Er, how do you expect it to pass the data between the two cards? It can't do it over the PCIe bus, as there's not enough bandwidth for a high-end solution.
 
ANova said:
The R580 probably won't need a master card either.


thought the inq said ATI was doing the RD580 chipset specifically to host that ability?

Chalnoth said:
Er, how do you expect it to pass the data between the two cards? It can't do it over the PCIe bus, as there's not enough bandwidth for a high-end solution.

since the 80 drivers cant Nvidia cards work without the bridge as well? Im quite sure i saw tests and the difference with and without the bridge was negligible. I could be wrong.
 
Chalnoth said:
Er, how do you expect it to pass the data between the two cards? It can't do it over the PCIe bus, as there's not enough bandwidth for a high-end solution.

There may be a bridge, just you won't need special master/slave cards - they'll all be able to interoperate.
 
SugarCoat said:
thought the inq said ATI was doing the RD580 chipset specifically to host that ability?
But it still needs to get the data between the cards somehow.

since the 80 drivers cant Nvidia cards work without the bridge as well?
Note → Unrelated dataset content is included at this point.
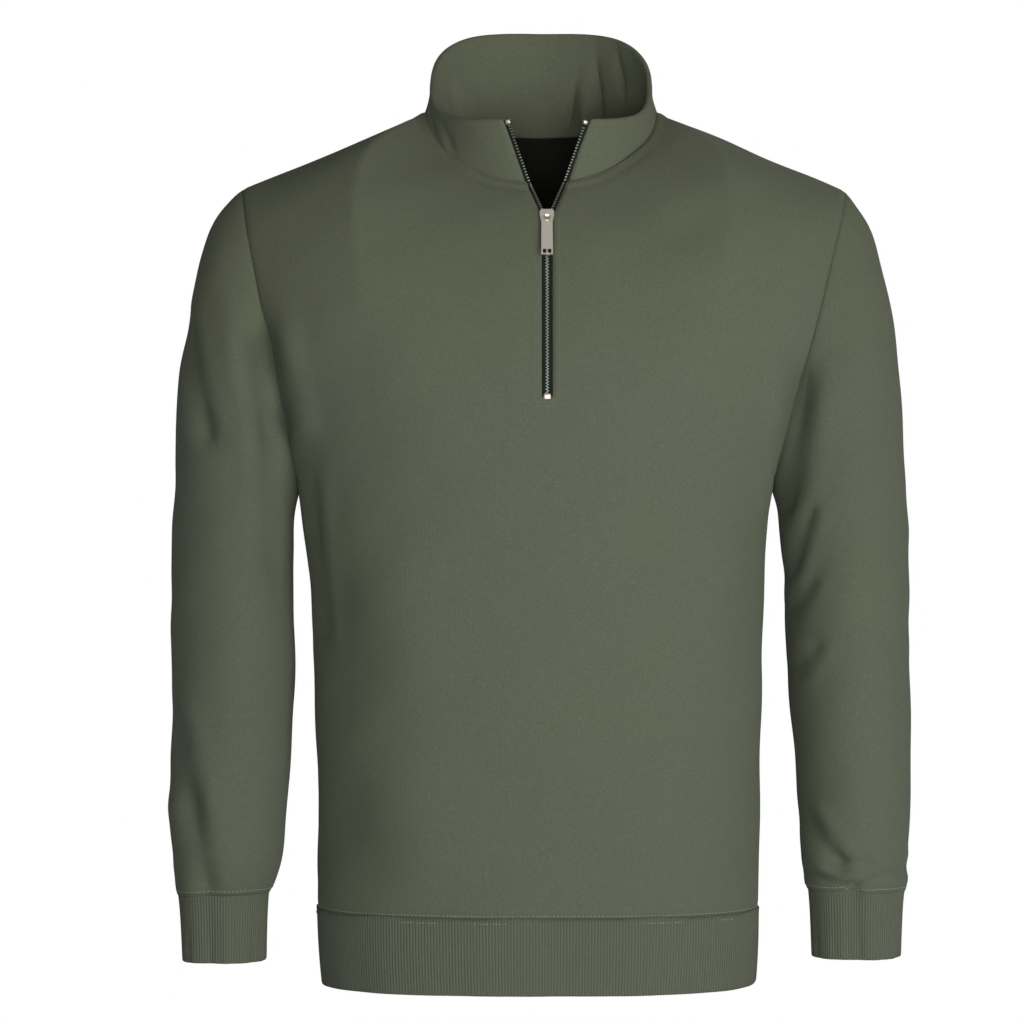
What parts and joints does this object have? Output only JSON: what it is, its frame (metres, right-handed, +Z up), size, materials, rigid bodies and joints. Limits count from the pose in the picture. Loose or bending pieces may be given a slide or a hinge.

Im quite sure i saw tests and the difference with and without the bridge was negligible. I could be wrong.
Only on low-end SLI hardware (I believe just the 6200 and 6600 non-Pro). It may be less of an issue for the x16 SLI motherboards (where both slots work at x16), but most of the SLI motherboards out there operate the slots in x8 mode when you have two graphics cards plugged in. There just isn't remotely enough bandwidth for SLI across the PCIe bus in this situation.
 
Bouncing Zabaglione Bros. said:
There may be a bridge, just you won't need special master/slave cards - they'll all be able to interoperate.
Well, how is this going to work with motherboards that have different slot spacings?

Are they going to have a cable instead of a bridge? Or ship their cards with multiple-size cables? Or have motherboard manufacturers bundle their bridge for their Crossfire motherboards (thus making Crossfire impossible for any current dual-slot motherboards)?
 
Chalnoth said:
Well, how is this going to work with motherboards that have different slot spacings?
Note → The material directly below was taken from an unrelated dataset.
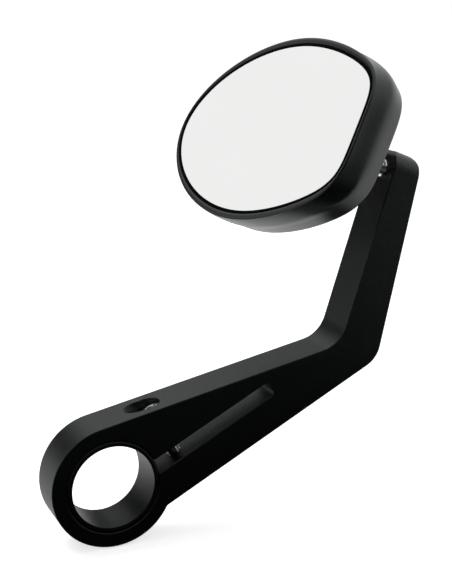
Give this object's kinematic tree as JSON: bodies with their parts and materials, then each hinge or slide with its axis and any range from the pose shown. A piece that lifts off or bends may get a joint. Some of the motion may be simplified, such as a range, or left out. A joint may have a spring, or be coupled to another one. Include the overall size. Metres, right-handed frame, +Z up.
{
  "type": "motorcycle bar end mirror",
  "caption": "Rear-view mirror on a cranked arm that clamps round the end of a handlebar, with an egg-shaped head on a friction ball joint.",
  "frame": {"origin": "centre of the clamp's bore, at half the arm's thickness", "axes": "+Y along the handlebar outwards, +X towards the front, +Z up as the picture shows it"},
  "size_m": [0.1665, 0.1113, 0.2022],
  "materials": {
    "anodised_black": "bead blasted and black anodised",
    "sleeve_black": "machined black plastic",
    "screw_steel": "zinc plated",
    "polished_steel": "polished",
    "seat_nylon": "moulded nylon",
    "satin_black": "satin black coat on cast aluminium",
    "seal_rubber": "smooth",
    "mirror_glass": "silvered glass",
    "pad_foam": "foam",
    "carrier_plastic": "moulded",
    "plate_steel": "zinc plated"
  },
  "bodies": {
    "arm_body": {"arm": "anodised_black", "clamp_sleeve": "sleeve_black", "clamp_screw": "screw_steel", "ball_stud": "polished_steel"},
    "swing_step": {"seat_cap": "seat_nylon"},
    "nod_step": {"seat_ring": "seat_nylon"},
    "head": {"mirror_housing": "satin_black", "glass_seal": "seal_rubber", "mirror_glass": "mirror_glass", "glass_pad": "pad_foam", "glass_carrier": "carrier_plastic", "retainer_plate": "plate_steel", "retainer_screw_1": "plate_steel", "retainer_screw_2": "plate_steel", "retainer_screw_3": "plate_steel"}
  },
  "joints": [
    {"name": "head_swing", "type": "hinge", "parent": "arm_body", "child": "swing_step", "pos_m": [0.11092, 0, 0.12737], "axis": [-0.9511, 0, 0.309], "range_deg": [-30, 30]},
    {"name": "head_nod", "type": "hinge", "parent": "swing_step", "child": "nod_step", "pos_m": [0.11092, 0, 0.12737], "axis": [0.328, -0.9429, 0.0585], "range_deg": [-5, 18]},
    {"name": "head_turn", "type": "hinge", "parent": "nod_step", "child": "head", "pos_m": [0.11092, 0, 0.12737], "axis": [0.4992, 0.2256, 0.8366], "range_deg": [-12, 12]}
  ]
}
Are they going to have a cable instead of a bridge? Or ship their cards with multiple-size cables? Or have motherboard manufacturers bundle their bridge for their Crossfire motherboards (thus making Crossfire impossible for any current dual-slot motherboards)?

Either or. The point is you won't need to buy a master or slave card - there will only be one type of card and it can act in Crossfire mode with any other of these cards.

I think a cable can be one compromise size. After all, it's unlikely that slots will be more that a few centimeteres apart. I haven't seen any Crossfire or SLI boards that don't have their graphics slots next to each other.
 
Chalnoth said:
Er, how do you expect it to pass the data between the two cards? It can't do it over the PCIe bus, as there's not enough bandwidth for a high-end solution.
In a similar fashion to SLi I'm sure. The new chipsets which support dual x16 lanes will also be available.
 
Chalnoth said:
But it still needs to get the data between the cards somehow.

Er, how do you expect it to pass the data between the two cards? It can't do it over the PCIe bus, as there's not enough bandwidth for a high-end solution.
Why to transfer composited image back to the card? The chipset could have own RAMDAC/TMDS.